Pricing and Reserving: Synthetic data can be used to develop and test pricing models, calculate reserves, and assess the financial impact of different scenarios.
Risk Management: Synthetic datasets allow actuaries to simulate various risk scenarios, such as changes in mortality rates, interest rates, or economic conditions, and develop strategies to mitigate these risks.
Product Development: Synthetic data can be used to simulate the financial implications of new insurance products, helping actuaries to design products that are both competitive and sustainable.

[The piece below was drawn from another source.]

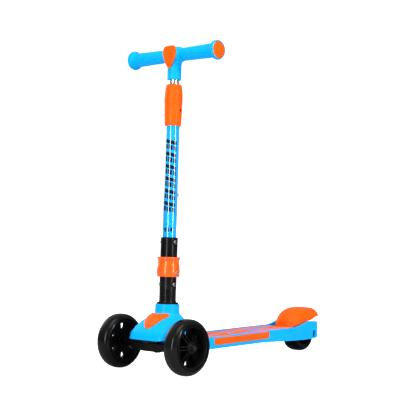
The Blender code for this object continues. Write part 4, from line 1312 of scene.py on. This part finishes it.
    def build(self) -> None:
        """Build every piece of the column and the stem."""
        pieces = (
            ("lower_sleeve_shell", self.lower_sleeve(), SATIN_BLACK, "deck", "black_plastic",
             "lower_sleeve"),
            ("sleeve_arch", self.arch(), SATIN_BLACK, "deck", "black_plastic"),
            ("lower_through_bolt", self.bolt(self.lower_bolt), SCREW_STEEL, "deck", "steel",
             "lower_sleeve_bolt"),
            ("upper_sleeve_shell", self.upper_sleeve(), SATIN_BLACK, "stem", "black_plastic",
             "upper_sleeve"),
            ("upper_through_bolt", self.bolt(self.upper_bolt), SCREW_STEEL, "stem", "steel",
             "upper_sleeve_bolt"),
            ("stem_tube_lacquered", self.stem_tube(), TUBE, "stem", "blue_tube", "stem_tube"),
            ("clamp_base_shell", self.clamp_base(), ORANGE, "stem", "orange_plastic", "clamp_base"),
            # the steel grub screw takes the black plastic finish as painted shade, so the clamp's screw
            # hole reads dark
            ("clamp_grub_screw", self.clamp_screw(), BLACK, "stem", "steel", "clamp_screw"),
            ("twist_knob_shell", self.knob(), ORANGE, "knob", "orange_plastic", "twist_knob"),
            ("lock_collar_shell", self.collar(), GLOSS_ORANGE, "collar", "orange_plastic", "lock_collar"),
            ("lock_button_cap", self.button(), STEEL, "button", "chrome", "lock_button"),
        )
        for name, body, finish, *rest in pieces:
            piece = add_piece(name, self.frame.leant(body), finish, *rest)
            if finish is TUBE:
                map_round(piece, self.frame.lean)


# --- handlebar ----------------------------------------------------------------------------------


@dataclass
class Handlebar:
    """The chromed height tube, the tee with its shield, and the grips with their end caps."""

    frame: Frame
    bar: float = 694.0
    tee_foot: float = 639.0
    tube_radius: float = 11.5
    tube_foot: float = 387.0
    cross_radius: float = 11.0
    fit: float = 0.3
    tube_wall: float = 1.5

    def inner_tube(self) -> Body:
        """The chromed tube that slides in the stem."""
        inner = self.tube_radius - self.tube_wall
        profile = filleted([(inner, self.tube_foot), (self.tube_radius, self.tube_foot),
                            (self.tube_radius, self.bar - 13.0),
                            (inner, self.bar - 13.0)], {1: 0.4, 2: 0.4})
        return turned(profile)

    def tee(self) -> Body:
        """The tee: a swollen cross hub on a post, melted together, with a flat for its shield."""
        centre = rise(self.bar)
        hub = [(0.0, -26.7), (14.7, -26.7), (15.1, -24.4), (16.6, -19.5), (18.4, -13.0), (19.3, -6.0),
               (19.5, 0.0), (19.3, 6.0),
               (18.4, 13.0), (16.6, 19.5), (15.1, 24.4), (14.7, 26.7), (0.0, 26.7)]
        post = [(0.0, self.tee_foot), (15.1, self.tee_foot), (15.5, self.tee_foot + 1.0),
                (15.5, self.bar - 22.0),
                (17.2, self.bar - 13.0), (17.6, self.bar), (0.0, self.bar)]
        body = carved(turned(hub, Axis.X, centre), turned(post), operation="UNION")
        body = moulded(body, 0.9, 8)
        cross = turned(rod_profile(self.cross_radius + self.fit, -40.0, 40.0), Axis.X, centre)
        sleeve = turned(rod_profile(self.tube_radius + self.fit, 600.0, self.bar - 12.6))
        face = extruded([(-40, -40), (40, -40), (40, -16.3), (-40, -16.3)], Axis.Z, self.tee_foot + 8,
                        self.bar + 40)
        return carved(body, cross, sleeve, face)

    def shield(self) -> Body:
        """The shield on the tee's front: a plate with a crowned face and soft edges."""
        half, top, foot = 20.0, self.bar + 19.5, self.bar - 31.0
        right = [(0.0, foot), (4.2, foot + 1.2), (11.5, foot + 12.0), (17.4, foot + 24.0),
                 (half, foot + 35.0),
                 (half - 0.9, foot + 43.5), (half - 4.6, foot + 48.6), (half - 11.0, top - 0.3)]
        outline = right + [(0.0, top)] + [(-x, z) for x, z in reversed(right[1:])]
        outline = filleted(outline, {i: 5.0 for i in range(len(outline))}, 5)
        middle = foot + 29.0
        layers = ((0.985, -16.5), (1.0, -16.9), (1.0, -17.9), (0.985, -18.6), (0.95, -19.2),
                  (0.85, -20.0), (0.66, -20.8),
                  (0.4, -21.3), (0.15, -21.5))
        rings = [[Vector((x * size, depth, middle + (z - middle) * size)) for x, z in outline] for size,
                 depth in layers]
        bm = stacked(rings, True)
        bmesh.ops.holes_fill(bm, edges=bm.edges, sides=0)
        return outward(bm)

    def grip(self) -> Body:
        """A left grip: slightly tapered, with a soft flange at its outer end."""
        bore = self.cross_radius + self.fit
        outline = [(bore, 27.0), (14.4, 27.0), (14.7, 50.0), (15.2, 80.0), (15.8, 108.0), (16.2, 114.0),
                   (17.8, 117.6),
                   (20.4, 120.6), (21.5, 124.0), (21.2, 127.6), (19.9, 130.0), (19.1, 130.2),
                   (19.1, 126.0), (bore, 126.0)]
        soft = {1: 0.8, 5: 2.0, 6: 2.0, 7: 1.8, 8: 1.8, 9: 1.4, 10: 0.8}
        return turned(filleted(outline, soft), Axis.X, rise(self.bar))

    def end_cap(self) -> Body:
        """A left end cap with a slightly crowned face."""
        outline = [(0.0, 126.3), (18.7, 126.3), (18.7, 128.8), (17.0, 130.2), (10.0, 130.8), (0.0, 131.0)]
        return turned(filleted(outline, {2: 1.0, 3: 1.2}), Axis.X, rise(self.bar))

    def build(self) -> None:
        """Build every piece of the handlebar."""
        lean = self.frame.leant
        add_piece("height_tube", lean(self.inner_tube()), CHROME, "handlebar", "chrome", "inner_tube")
        add_piece("tee_moulding", lean(self.tee()), BLUE, "handlebar", "blue_plastic", "tee_head")
        add_piece("tee_shield", lean(self.shield()), ORANGE, "handlebar", "orange_plastic", "tee_badge")
        for side in Side:
            word = side.word
            grip = lean(sided(self.grip(), side))
            add_piece(f"soft_grip_{word}", grip, GRIP_BLUE, "handlebar", "blue_grip", f"grip_{word}")
            cap = lean(sided(self.end_cap(), side))
            add_piece(f"end_cap_{word}", cap, ORANGE, "handlebar", "orange_plastic", f"grip_cap_{word}")


# --- fender -------------------------------------------------------------------------------------


@dataclass
class Fender:
    """The helmet-shaped heel brake over the rear wheel."""

    frame: Frame
    half: float = 36.0
    flare: float = 4.0
    foot: float = 64.0
    skirt: float = 50.0
    wall: float = 2.6
    arch_points: int = 40
    arches: int = 26
    arch_power: float = 0.72
    front_power: float = 1.5
    front_width: float = 0.42
    width_reach: float = 0.42
    front_height: float = 0.12
    height_reach: float = 0.55
    fall: float = 20.0
    trim: tuple = ((150, 61.0), (206, 62.5), (217, 65.0), (250, 75.0), (275, 77.0), (303, 86.0),
                   (340, 87.0))

    def quarter_round(self, t: float, reach: float) -> float:
        """Rise from 0 to 1 like a quarter ellipse while t goes from 0 to reach."""
        return math.sqrt(1 - (1 - min(t / reach, 1.0)) ** 2)

    def skin(self) -> Body:
        """The outer skin: arches from a blunt front back to the open rear."""
        front, back = self.frame.low("fender").y, self.frame.high("fender").y
        top = self.frame.high("fender").z
        rings = []
        for step in range(self.arches + 1):
            t = (step / self.arches) ** self.front_power
            wide = self.front_width + (1 - self.front_width) * self.quarter_round(t, self.width_reach)
            high = self.front_height + (1 - self.front_height) * self.quarter_round(t, self.height_reach)
            half = (self.half + self.flare * t) * wide
            crown = self.foot + (top - self.foot) * high
            crown -= self.fall * max(t - self.height_reach, 0.0) ** 2
            ring = []
            for i in range(self.arch_points + 1):
                angle = math.pi * i / self.arch_points
                across = math.copysign(abs(math.cos(angle)) ** self.arch_power, math.cos(angle))
                height = self.skirt + (crown - self.skirt) * math.sin(angle) ** self.arch_power
                ring.append(Vector((half * across, front + (back - front) * t, height)))
            rings.append(ring)
        bm = stacked(rings, False)
        foremost = {vert for vert in bm.verts if vert.co.y < front + 0.01}
        front_edges = [edge for edge in bm.edges if edge.is_boundary and foremost.issuperset(edge.verts)]
        bmesh.ops.contextual_create(bm, geom=front_edges)
        return outward(bm)

    def body(self) -> Body:
        """The fender: its skin given a wall, its lower edge trimmed, and the two ears of its hinge."""
        skin = self.skin()
        for low, high in zip(self.trim, self.trim[1:]):
            for y in (low[0], high[0]):
                sliced(skin, (0, y, 0), (0, 1, 0))
            span = [face for face in skin.faces
                    if low[0] - 0.01 <= face.calc_center_median().y <= high[0] + 0.01]
            part = set(span) | {e for f in span for e in f.edges} | {v for f in span for v in f.verts}
            slope = Vector((0.0, -(high[1] - low[1]), high[0] - low[0])).normalized()
            bmesh.ops.bisect_plane(skin, geom=list(part), plane_co=(0, low[0], low[1]), plane_no=-slope,
                                   clear_outer=True)
        outward(skin)
        if sum(face.normal.z * face.calc_area() for face in skin.faces) < 0:
            bmesh.ops.reverse_faces(skin, faces=skin.faces)
        bmesh.ops.solidify(skin, geom=skin.faces[:], thickness=self.wall)
        outward(skin)
        pivot = self.frame.middle("fender_pin")
        front = self.frame.low("fender").y
        shapes = [skin]
        for low, high in ((-16.5, -12.5), (12.5, 16.5)):
            outline = [(front + 2.2, 58.5), (pivot.y + 8.0, 58.5), (pivot.y + 8.0, 70.0),
                       (front + 2.2, 70.0)]
            ear = extruded(filleted(outline, {0: 2.0, 1: 4.0, 2: 4.0}), Axis.X, low, high)
            shapes.append(soft_edged(ear, 0.5, 60.0, 2))
        return gathered(*shapes)

    def build(self) -> None:
        """Build the fender."""
        add_piece("heel_fender", self.body(), ORANGE, "fender_brake", "orange_plastic", "fender")


# --- studio -------------------------------------------------------------------------------------


@dataclass
class Studio:
    """A plain pale floor, soft light and the camera."""

    azimuth: float = math.radians(41.78)
    pitch: float = math.radians(-0.47)
    stand: Vector = field(default_factory=lambda: Vector((1.6763, -1.9459, 0.3349)))
    lens: float = 95.0
    sensor: float = 36.0
    floor_half: float = 30.0
    walls: float = 0.12
    ceiling: float = 0.62
    floor_glow: float = 0.85

    def camera(self) -> None:
        """Set up the camera, level but for a slight upward tilt."""
        data = bpy.data.cameras.new("camera")
        data.lens = self.lens
        data.sensor_width = self.sensor
        data.clip_end = 100.0
        made = linked("camera", data)
        back = Vector((math.sin(self.azimuth) * math.cos(self.pitch),
                       -math.cos(self.azimuth) * math.cos(self.pitch),
                       math.sin(self.pitch)))
        right = Vector((math.cos(self.azimuth), math.sin(self.azimuth), 0.0))
        up = back.cross(right)
        turn = Matrix((right, up, back)).transposed().to_4x4()
        made.matrix_world = Matrix.Translation(self.stand) @ turn
        bpy.context.scene.camera = made

    def floor(self) -> None:
        """Lay a wide pale floor."""
        bm = bmesh.new()
        bmesh.ops.create_grid(bm, x_segments=4, y_segments=4, size=self.floor_half)
        mesh = bpy.data.meshes.new("floor")
        bm.to_mesh(mesh)
        bm.free()
        bench = Bench("pale_floor")
        bench.shader.inputs["Roughness"].default_value = 0.9
        bench.shader.inputs["Specular IOR Level"].default_value = 0.1
        shade = bench.mix(bench.noise(3.0, 2.0), (0.66, 0.66, 0.66), (0.7, 0.7, 0.7))
        bench.links.new(shade, bench.shader.inputs["Base Color"])
        path = bench.nodes.new("ShaderNodeLightPath")
        glow = bench.math("MULTIPLY", path.outputs["Is Camera Ray"], self.floor_glow)
        bench.shader.inputs["Emission Color"].default_value = WHITE
        bench.links.new(glow, bench.shader.inputs["Emission Strength"])
        mesh.materials.append(bench.material)
        linked("floor", mesh)

    def softbox(self, name: str, turn: float, distance: float, height: float, size: Point2,
                power: float) -> None:
        """Hang a softbox that faces the object.

        Args:
            name: The light's name.
            turn: Its azimuth, in degrees, as the camera's is measured.
            distance: How far off it stands, in metres.
            height: How high its middle is, in metres.
            size: Its width and height, in metres.
            power: Its power, in watts.
        """
        data = bpy.data.lights.new(name, "AREA")
        data.shape = "RECTANGLE"
        data.size, data.size_y = size
        data.energy = power
        made = linked(name, data)
        angle = math.radians(turn)
        place = Vector((math.sin(angle) * distance, -math.cos(angle) * distance, height))
        aim = (Vector((0.0, 0.0, 0.35)) - place).normalized()
        made.rotation_euler = aim.to_track_quat("-Z", "Y").to_euler()
        made.location = place

    def world(self) -> None:
        """A white room: brighter above, with dimmer walls that give the gloss its bands."""
        world = bpy.data.worlds.new("studio")
        bpy.context.scene.world = world
        world.use_nodes = True
        nodes, links = world.node_tree.nodes, world.node_tree.links
        nodes.clear()
        coords = nodes.new("ShaderNodeTexCoord")
        parts = nodes.new("ShaderNodeSeparateXYZ")
        links.new(coords.outputs["Generated"], parts.inputs[0])
        ramp = nodes.new("ShaderNodeMapRange")
        for socket, value in zip(ramp.inputs[1:5], (-0.1, 0.8, self.walls, self.ceiling)):
            socket.default_value = value
        links.new(parts.outputs["Z"], ramp.inputs[0])
        room = nodes.new("ShaderNodeBackground")
        room.inputs["Color"].default_value = WHITE
        links.new(ramp.outputs[0], room.inputs["Strength"])
        seen = nodes.new("ShaderNodeBackground")
        seen.inputs["Color"].default_value = WHITE
        path = nodes.new("ShaderNodeLightPath")
        mix = nodes.new("ShaderNodeMixShader")
        links.new(path.outputs["Is Camera Ray"], mix.inputs[0])
        links.new(room.outputs[0], mix.inputs[1])
        links.new(seen.outputs[0], mix.inputs[2])
        out = nodes.new("ShaderNodeOutputWorld")
        links.new(mix.outputs[0], out.inputs["Surface"])

    def build(self) -> None:
        """Set the camera, the floor and the light."""
        bpy.context.scene.view_settings.view_transform = "Standard"
        bpy.context.scene.view_settings.look = "Medium High Contrast"
        self.camera()
        self.floor()
        self.world()
        self.softbox("left_strip", 10.8, 2.6, 0.75, (0.34, 1.9), 38.0)
        self.softbox("right_strip", 92.0, 2.6, 0.75, (0.34, 1.9), 36.0)
        self.softbox("overhead", 60.0, 1.2, 2.4, (1.8, 1.8), 36.0)
        self.softbox("back_fill", 272.0, 2.8, 1.3, (1.6, 1.6), 20.0)


def main() -> None:
    """Load the frame and build every class in order."""
    logging.basicConfig(level=logging.INFO, format="%(name)s: %(message)s")
    frame = Frame(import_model())
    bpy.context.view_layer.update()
    frame.dress()
    Studio().build()
    for assembly in (Wheels, Nose, Deck, Column, Handlebar, Fender):
        LOG.info("building %s", assembly.__name__)
        assembly(frame).build()


if __name__ == "__main__":
    main()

Regulatory Compliance: Synthetic data can be used to comply with regulatory requirements for data privacy and security, while still enabling meaningful analysis and reporting.

Conclusion

Generating synthetic policyholder data is a powerful technique for actuarial analysis, enabling actuaries to overcome data limitations and conduct robust analyses without compromising privacy. By carefully considering the key parameters, probability distributions, and generation methods, actuaries can create realistic and valuable synthetic datasets. Advanced techniques like copulas, GANs, and agent-based modeling can further enhance the realism and utility of the data. Synthetic data has numerous applications in pricing, reserving, risk management, product development, and regulatory compliance, making it an indispensable tool for modern actuarial practice. By embracing synthetic data generation, actuaries can unlock new insights, improve decision-making, and enhance the financial soundness of insurance companies.